Print the data exactly, leaving nothing out.

Recorded information:
▼▼▼

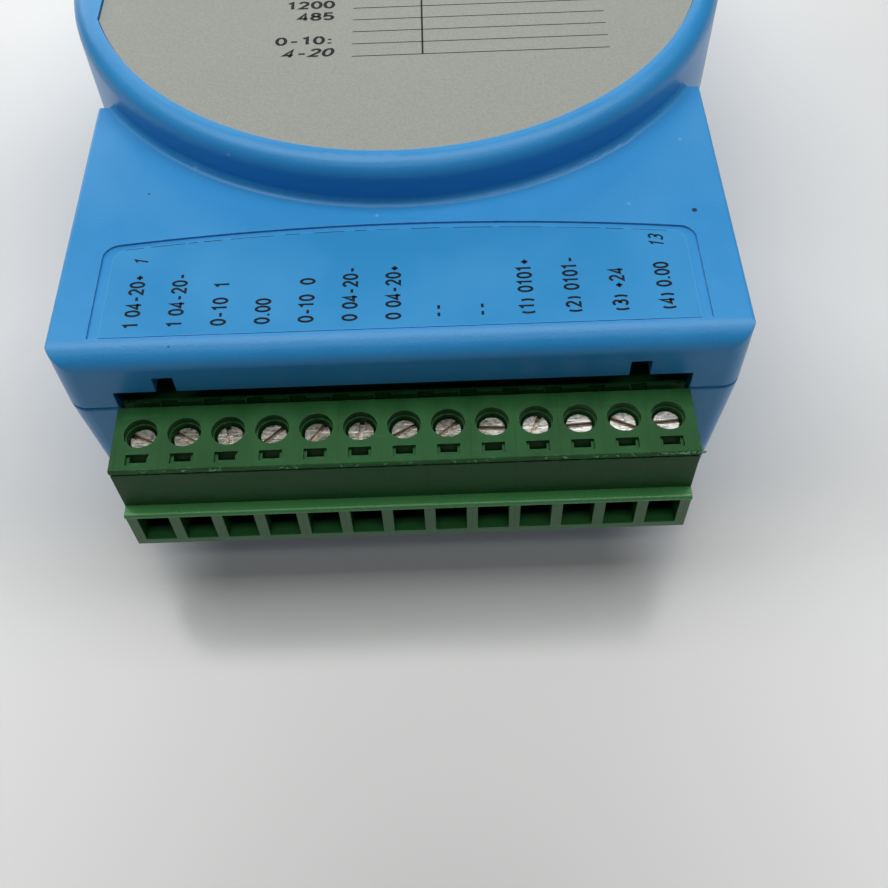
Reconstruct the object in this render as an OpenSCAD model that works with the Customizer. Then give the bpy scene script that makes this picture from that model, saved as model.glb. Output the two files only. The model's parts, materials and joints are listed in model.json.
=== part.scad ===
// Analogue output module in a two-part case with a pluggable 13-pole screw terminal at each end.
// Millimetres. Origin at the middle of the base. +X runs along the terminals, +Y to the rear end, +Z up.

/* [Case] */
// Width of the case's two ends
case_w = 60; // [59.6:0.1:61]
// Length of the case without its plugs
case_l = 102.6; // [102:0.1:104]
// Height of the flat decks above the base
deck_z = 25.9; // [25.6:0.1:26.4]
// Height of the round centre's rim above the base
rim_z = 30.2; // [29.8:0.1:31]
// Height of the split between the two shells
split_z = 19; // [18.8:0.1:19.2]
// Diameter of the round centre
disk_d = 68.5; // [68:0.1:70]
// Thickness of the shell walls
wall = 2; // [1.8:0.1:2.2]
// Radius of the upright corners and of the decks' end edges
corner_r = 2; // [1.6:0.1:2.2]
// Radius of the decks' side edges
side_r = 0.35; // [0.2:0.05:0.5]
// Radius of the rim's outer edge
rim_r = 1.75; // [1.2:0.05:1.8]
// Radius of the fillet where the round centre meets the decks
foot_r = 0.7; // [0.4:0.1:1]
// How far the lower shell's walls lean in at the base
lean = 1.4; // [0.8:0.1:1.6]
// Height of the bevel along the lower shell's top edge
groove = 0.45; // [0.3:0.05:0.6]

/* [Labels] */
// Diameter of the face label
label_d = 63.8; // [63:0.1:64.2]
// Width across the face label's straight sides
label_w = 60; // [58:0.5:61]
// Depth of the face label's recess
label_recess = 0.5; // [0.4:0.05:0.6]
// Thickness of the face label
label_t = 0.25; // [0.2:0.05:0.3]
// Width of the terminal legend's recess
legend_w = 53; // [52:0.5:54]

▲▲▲

Solution for this task:
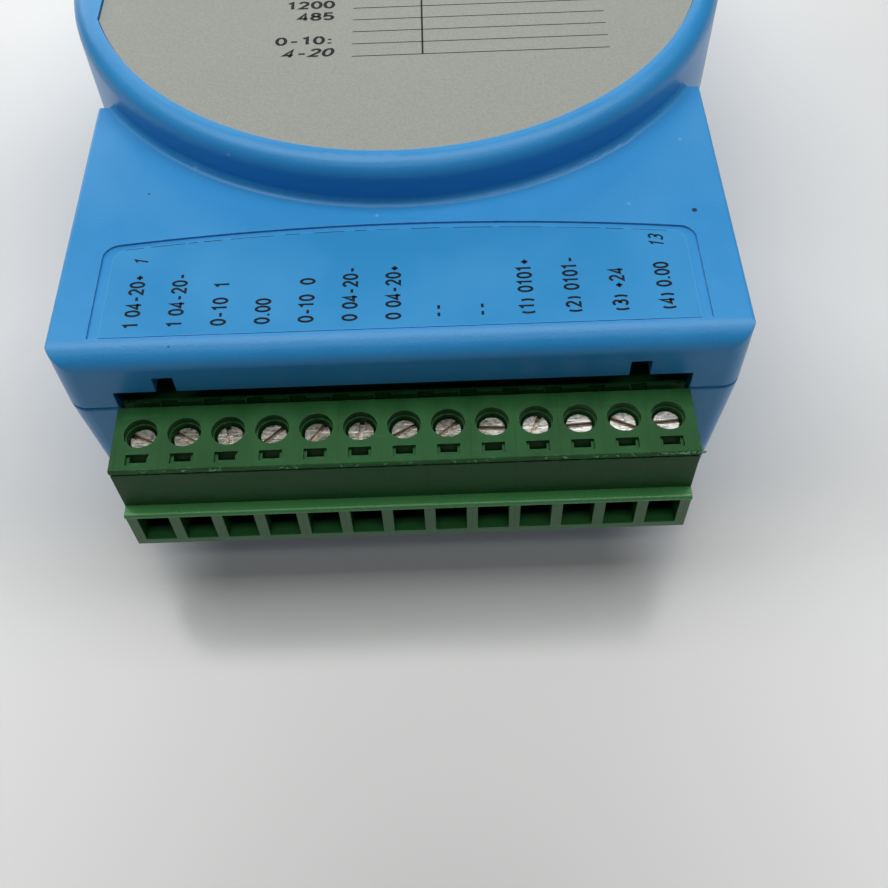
Reconstruct the object in this render as an OpenSCAD model that works with the Customizer. Then give the bpy scene script that makes this picture from that model, saved as model.glb. Output the two files only. The model's parts, materials and joints are listed in model.json.
=== part.scad ===
// Analogue output module in a two-part case with a pluggable 13-pole screw terminal at each end.
// Millimetres. Origin at the middle of the base. +X runs along the terminals, +Y to the rear end, +Z up.

/* [Case] */
// Width of the case's two ends
case_w = 60; // [59.6:0.1:61]
// Length of the case without its plugs
case_l = 102.6; // [102:0.1:104]
// Height of the flat decks above the base
deck_z = 25.9; // [25.6:0.1:26.4]
// Height of the round centre's rim above the base
rim_z = 30.2; // [29.8:0.1:31]
// Height of the split between the two shells
split_z = 19; // [18.8:0.1:19.2]
// Diameter of the round centre
disk_d = 68.5; // [68:0.1:70]
// Thickness of the shell walls
wall = 2; // [1.8:0.1:2.2]
// Radius of the upright corners and of the decks' end edges
corner_r = 2; // [1.6:0.1:2.2]
// Radius of the decks' side edges
side_r = 0.35; // [0.2:0.05:0.5]
// Radius of the rim's outer edge
rim_r = 1.75; // [1.2:0.05:1.8]
// Radius of the fillet where the round centre meets the decks
foot_r = 0.7; // [0.4:0.1:1]
// How far the lower shell's walls lean in at the base
lean = 1.4; // [0.8:0.1:1.6]
// Height of the bevel along the lower shell's top edge
groove = 0.45; // [0.3:0.05:0.6]

/* [Labels] */
// Diameter of the face label
label_d = 63.8; // [63:0.1:64.2]
// Width across the face label's straight sides
label_w = 60; // [58:0.5:61]
// Depth of the face label's recess
label_recess = 0.5; // [0.4:0.05:0.6]
// Thickness of the face label
label_t = 0.25; // [0.2:0.05:0.3]
// Width of the terminal legend's recess
legend_w = 53; // [52:0.5:54]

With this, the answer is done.